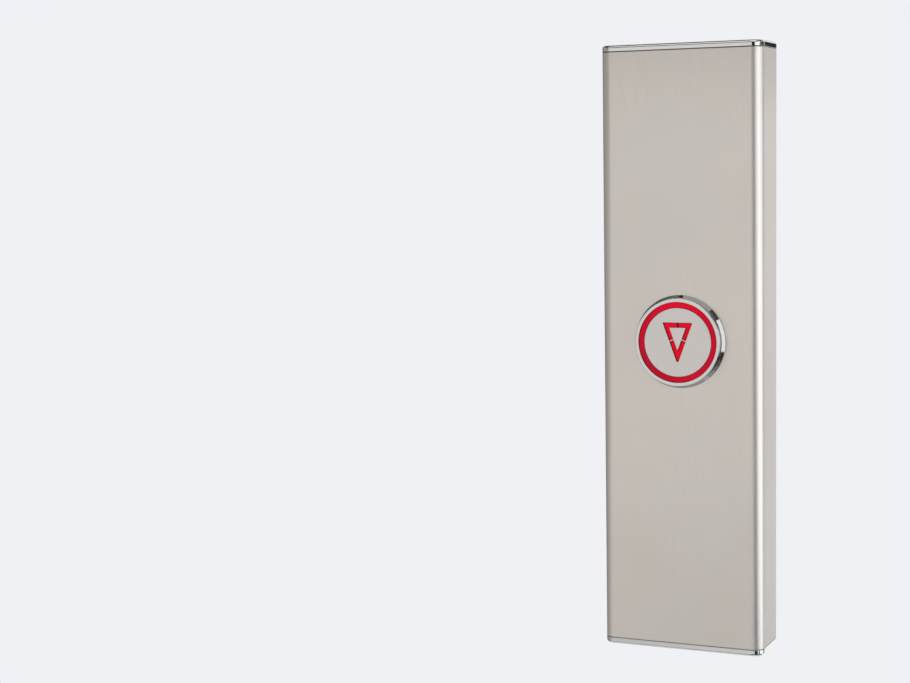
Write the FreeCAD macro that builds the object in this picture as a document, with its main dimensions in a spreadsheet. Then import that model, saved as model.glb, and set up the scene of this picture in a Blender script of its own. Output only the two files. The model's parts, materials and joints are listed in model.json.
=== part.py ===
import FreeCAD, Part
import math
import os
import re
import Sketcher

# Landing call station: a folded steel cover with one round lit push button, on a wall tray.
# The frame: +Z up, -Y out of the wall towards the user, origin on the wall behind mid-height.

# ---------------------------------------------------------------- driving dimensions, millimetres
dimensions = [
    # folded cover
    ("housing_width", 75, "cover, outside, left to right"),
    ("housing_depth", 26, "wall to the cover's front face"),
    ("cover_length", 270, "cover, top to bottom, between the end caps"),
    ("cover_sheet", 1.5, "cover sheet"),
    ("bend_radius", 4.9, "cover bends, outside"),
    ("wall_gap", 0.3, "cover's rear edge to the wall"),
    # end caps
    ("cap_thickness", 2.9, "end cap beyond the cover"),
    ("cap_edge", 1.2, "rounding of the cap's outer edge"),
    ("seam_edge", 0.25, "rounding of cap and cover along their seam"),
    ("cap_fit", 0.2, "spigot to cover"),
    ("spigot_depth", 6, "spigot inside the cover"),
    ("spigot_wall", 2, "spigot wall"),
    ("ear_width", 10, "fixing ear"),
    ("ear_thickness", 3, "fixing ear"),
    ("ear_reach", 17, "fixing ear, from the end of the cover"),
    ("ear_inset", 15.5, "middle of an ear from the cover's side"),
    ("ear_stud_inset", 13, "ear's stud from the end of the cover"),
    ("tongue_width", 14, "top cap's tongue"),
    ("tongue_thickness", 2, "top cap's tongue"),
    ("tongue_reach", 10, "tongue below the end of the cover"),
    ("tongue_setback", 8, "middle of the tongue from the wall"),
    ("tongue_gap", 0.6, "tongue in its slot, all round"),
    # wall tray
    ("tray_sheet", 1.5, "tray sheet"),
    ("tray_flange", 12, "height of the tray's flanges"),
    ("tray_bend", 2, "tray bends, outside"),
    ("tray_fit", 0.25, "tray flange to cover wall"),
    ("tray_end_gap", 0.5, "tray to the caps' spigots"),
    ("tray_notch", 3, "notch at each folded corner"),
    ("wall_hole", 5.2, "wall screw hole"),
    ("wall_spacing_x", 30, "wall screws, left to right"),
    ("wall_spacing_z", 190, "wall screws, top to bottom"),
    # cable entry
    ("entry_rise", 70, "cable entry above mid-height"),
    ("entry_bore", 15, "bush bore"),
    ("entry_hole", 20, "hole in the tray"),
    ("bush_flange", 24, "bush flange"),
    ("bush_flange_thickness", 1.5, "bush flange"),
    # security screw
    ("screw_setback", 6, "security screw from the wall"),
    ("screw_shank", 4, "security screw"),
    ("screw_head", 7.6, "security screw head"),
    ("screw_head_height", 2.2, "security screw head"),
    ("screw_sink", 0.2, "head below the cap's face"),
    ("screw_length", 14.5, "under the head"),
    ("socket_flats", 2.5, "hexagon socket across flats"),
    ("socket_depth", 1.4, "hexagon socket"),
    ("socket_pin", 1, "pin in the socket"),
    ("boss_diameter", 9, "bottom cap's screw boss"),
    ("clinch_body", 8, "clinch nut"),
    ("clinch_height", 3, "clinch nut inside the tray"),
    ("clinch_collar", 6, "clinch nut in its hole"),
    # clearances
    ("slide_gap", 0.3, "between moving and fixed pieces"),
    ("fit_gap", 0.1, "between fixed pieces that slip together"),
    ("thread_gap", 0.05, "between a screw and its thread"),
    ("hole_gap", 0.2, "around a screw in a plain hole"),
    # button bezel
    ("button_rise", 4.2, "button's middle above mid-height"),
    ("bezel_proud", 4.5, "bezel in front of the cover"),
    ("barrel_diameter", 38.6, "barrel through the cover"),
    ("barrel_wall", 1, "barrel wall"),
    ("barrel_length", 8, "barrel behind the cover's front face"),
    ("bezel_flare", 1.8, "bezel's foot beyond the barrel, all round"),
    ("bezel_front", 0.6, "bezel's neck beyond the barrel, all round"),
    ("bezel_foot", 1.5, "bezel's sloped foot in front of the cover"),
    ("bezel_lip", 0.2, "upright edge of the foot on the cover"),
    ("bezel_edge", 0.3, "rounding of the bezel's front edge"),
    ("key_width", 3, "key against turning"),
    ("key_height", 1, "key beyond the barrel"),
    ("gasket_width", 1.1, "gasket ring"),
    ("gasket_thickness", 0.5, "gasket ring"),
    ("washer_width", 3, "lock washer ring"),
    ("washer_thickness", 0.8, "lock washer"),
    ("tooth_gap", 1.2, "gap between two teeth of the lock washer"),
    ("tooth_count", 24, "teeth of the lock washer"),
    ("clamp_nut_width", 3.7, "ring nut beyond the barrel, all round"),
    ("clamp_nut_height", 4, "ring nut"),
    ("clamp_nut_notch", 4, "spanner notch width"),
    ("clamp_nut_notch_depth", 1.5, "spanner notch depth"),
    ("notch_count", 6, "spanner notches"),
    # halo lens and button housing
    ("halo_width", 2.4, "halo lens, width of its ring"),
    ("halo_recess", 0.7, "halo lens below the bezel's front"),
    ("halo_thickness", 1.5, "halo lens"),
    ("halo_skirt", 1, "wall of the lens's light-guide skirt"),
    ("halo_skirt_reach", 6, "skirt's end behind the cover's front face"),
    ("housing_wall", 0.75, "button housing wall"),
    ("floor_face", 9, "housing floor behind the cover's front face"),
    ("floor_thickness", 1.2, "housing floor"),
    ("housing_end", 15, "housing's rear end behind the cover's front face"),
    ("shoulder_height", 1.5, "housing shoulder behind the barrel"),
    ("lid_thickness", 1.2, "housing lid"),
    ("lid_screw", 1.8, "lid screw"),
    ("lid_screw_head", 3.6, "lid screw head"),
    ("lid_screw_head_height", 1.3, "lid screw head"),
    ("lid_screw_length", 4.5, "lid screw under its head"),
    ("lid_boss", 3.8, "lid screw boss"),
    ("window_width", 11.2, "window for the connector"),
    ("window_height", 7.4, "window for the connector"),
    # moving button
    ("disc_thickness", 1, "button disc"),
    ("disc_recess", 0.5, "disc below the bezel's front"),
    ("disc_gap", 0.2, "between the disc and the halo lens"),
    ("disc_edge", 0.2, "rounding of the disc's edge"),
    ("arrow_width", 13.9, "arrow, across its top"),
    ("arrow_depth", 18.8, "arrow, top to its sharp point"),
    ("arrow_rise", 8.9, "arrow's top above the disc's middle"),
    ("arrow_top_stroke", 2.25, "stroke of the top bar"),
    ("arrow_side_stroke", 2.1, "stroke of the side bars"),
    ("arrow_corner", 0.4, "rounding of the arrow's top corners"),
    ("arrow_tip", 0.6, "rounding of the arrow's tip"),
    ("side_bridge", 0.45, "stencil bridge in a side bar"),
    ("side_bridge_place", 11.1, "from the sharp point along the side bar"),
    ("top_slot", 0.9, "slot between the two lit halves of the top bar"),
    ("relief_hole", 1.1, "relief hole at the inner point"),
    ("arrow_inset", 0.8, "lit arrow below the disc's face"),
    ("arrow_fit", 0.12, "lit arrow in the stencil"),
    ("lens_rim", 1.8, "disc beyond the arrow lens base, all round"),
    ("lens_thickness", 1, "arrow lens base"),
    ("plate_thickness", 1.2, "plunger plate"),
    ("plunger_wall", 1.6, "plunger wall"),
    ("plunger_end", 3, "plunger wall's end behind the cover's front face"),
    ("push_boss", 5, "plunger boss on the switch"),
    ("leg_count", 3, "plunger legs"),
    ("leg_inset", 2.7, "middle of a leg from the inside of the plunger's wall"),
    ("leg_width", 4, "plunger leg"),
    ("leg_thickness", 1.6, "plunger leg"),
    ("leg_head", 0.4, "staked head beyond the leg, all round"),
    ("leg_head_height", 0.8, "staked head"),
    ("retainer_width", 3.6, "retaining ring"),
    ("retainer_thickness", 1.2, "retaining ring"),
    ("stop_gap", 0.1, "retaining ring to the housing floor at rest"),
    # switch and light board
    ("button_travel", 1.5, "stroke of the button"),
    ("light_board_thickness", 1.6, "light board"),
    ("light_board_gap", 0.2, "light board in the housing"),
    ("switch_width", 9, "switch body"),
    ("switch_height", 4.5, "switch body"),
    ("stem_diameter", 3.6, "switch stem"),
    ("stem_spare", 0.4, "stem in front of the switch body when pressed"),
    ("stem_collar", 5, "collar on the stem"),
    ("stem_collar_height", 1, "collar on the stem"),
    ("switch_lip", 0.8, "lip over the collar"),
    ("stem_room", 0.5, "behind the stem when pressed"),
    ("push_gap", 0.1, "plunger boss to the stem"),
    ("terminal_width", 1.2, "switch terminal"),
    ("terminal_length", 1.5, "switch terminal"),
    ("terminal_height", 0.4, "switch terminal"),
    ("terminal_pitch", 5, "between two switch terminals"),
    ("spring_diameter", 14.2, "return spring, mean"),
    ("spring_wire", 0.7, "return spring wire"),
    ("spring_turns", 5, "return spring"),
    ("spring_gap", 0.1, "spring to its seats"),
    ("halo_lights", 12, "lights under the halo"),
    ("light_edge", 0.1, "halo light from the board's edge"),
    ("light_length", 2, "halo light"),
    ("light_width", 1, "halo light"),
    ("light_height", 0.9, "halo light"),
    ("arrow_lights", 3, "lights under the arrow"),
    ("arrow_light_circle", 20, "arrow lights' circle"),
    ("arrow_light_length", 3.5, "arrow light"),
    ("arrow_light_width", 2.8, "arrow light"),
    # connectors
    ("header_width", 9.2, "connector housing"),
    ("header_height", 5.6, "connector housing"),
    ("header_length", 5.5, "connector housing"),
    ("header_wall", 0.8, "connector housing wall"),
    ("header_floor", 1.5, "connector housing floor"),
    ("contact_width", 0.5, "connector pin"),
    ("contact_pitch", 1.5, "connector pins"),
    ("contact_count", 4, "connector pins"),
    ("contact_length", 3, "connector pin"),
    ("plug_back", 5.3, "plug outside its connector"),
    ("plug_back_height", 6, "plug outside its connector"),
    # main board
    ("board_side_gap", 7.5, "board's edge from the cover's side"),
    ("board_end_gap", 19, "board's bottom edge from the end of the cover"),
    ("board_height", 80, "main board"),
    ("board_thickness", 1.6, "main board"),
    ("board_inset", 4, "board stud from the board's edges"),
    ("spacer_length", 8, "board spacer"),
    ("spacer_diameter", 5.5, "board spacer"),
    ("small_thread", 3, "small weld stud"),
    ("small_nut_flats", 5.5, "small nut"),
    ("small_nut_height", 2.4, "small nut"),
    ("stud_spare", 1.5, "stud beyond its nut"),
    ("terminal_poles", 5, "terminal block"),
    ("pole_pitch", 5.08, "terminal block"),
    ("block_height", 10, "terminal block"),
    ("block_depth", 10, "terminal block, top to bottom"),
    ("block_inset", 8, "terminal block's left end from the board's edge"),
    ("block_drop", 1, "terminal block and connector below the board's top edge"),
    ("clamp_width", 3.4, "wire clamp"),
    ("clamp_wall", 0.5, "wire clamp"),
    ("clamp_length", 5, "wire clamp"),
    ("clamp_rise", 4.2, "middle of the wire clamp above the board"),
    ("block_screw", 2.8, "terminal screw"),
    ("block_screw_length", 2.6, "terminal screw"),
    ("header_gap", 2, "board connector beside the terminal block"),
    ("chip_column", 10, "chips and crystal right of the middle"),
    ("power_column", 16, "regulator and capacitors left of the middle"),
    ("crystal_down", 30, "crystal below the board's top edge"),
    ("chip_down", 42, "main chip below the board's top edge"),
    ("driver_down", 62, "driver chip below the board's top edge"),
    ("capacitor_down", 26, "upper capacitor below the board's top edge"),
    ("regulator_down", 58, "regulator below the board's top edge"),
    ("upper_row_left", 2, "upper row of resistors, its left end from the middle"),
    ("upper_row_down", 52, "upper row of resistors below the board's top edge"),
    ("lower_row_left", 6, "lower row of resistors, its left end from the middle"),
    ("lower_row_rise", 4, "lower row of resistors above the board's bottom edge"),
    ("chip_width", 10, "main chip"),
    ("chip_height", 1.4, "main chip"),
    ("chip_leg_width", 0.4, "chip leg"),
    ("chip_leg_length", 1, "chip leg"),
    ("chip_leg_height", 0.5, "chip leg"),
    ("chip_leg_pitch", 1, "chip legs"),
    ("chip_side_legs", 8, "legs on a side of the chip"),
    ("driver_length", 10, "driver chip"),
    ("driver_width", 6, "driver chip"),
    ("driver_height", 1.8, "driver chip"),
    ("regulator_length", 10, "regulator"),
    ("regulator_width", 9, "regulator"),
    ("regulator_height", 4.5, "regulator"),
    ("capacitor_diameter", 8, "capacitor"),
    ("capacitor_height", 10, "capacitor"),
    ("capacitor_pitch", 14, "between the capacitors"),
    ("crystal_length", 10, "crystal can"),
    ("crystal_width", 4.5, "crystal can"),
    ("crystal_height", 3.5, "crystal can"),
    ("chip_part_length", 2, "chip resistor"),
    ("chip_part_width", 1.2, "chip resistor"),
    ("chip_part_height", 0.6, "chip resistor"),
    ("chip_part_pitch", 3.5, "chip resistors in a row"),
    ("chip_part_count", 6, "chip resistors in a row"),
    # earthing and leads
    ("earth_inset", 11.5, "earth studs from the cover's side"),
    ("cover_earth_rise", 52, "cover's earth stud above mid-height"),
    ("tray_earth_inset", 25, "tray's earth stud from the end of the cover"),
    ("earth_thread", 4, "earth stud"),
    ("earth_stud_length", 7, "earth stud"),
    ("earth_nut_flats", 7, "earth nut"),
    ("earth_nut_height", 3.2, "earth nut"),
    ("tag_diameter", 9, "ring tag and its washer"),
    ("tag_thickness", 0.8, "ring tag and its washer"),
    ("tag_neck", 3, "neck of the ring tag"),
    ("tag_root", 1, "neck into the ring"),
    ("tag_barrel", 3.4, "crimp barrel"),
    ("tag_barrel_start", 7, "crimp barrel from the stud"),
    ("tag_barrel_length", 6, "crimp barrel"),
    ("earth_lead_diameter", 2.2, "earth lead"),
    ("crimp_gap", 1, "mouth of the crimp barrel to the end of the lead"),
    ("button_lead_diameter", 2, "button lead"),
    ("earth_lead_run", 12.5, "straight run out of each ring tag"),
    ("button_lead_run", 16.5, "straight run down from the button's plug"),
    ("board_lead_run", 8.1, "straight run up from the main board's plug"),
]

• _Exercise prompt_
From the first line of the data above to the line holding "# The frame: +Z", reproduce each line exactly; emit no other lines.

• _Result below_
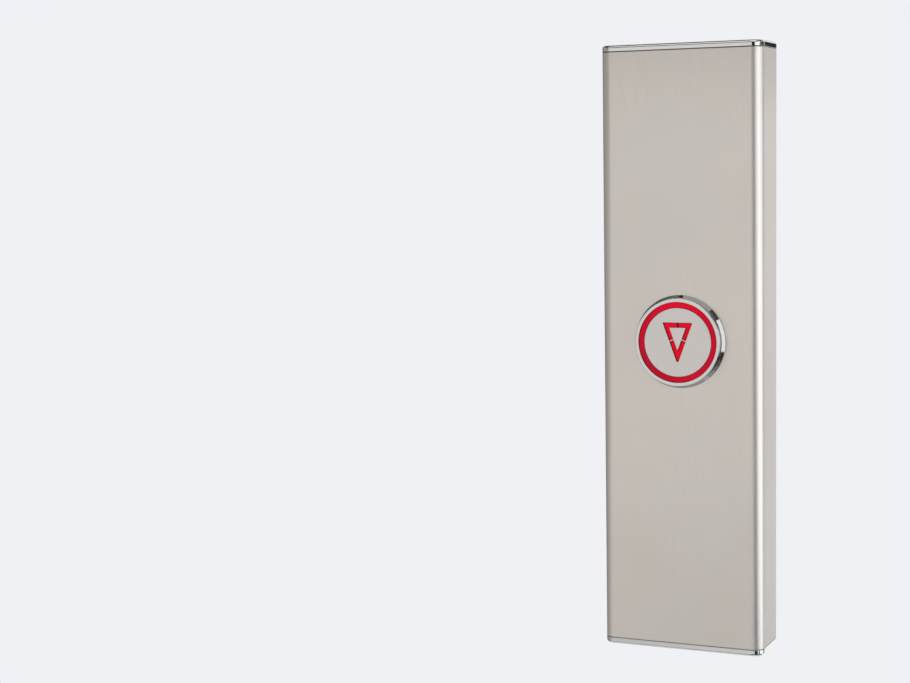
Write the FreeCAD macro that builds the object in this picture as a document, with its main dimensions in a spreadsheet. Then import that model, saved as model.glb, and set up the scene of this picture in a Blender script of its own. Output only the two files. The model's parts, materials and joints are listed in model.json.
=== part.py ===
import FreeCAD, Part
import math
import os
import re
import Sketcher

# Landing call station: a folded steel cover with one round lit push button, on a wall tray.
# The frame: +Z up, -Y out of the wall towards the user, origin on the wall behind mid-height.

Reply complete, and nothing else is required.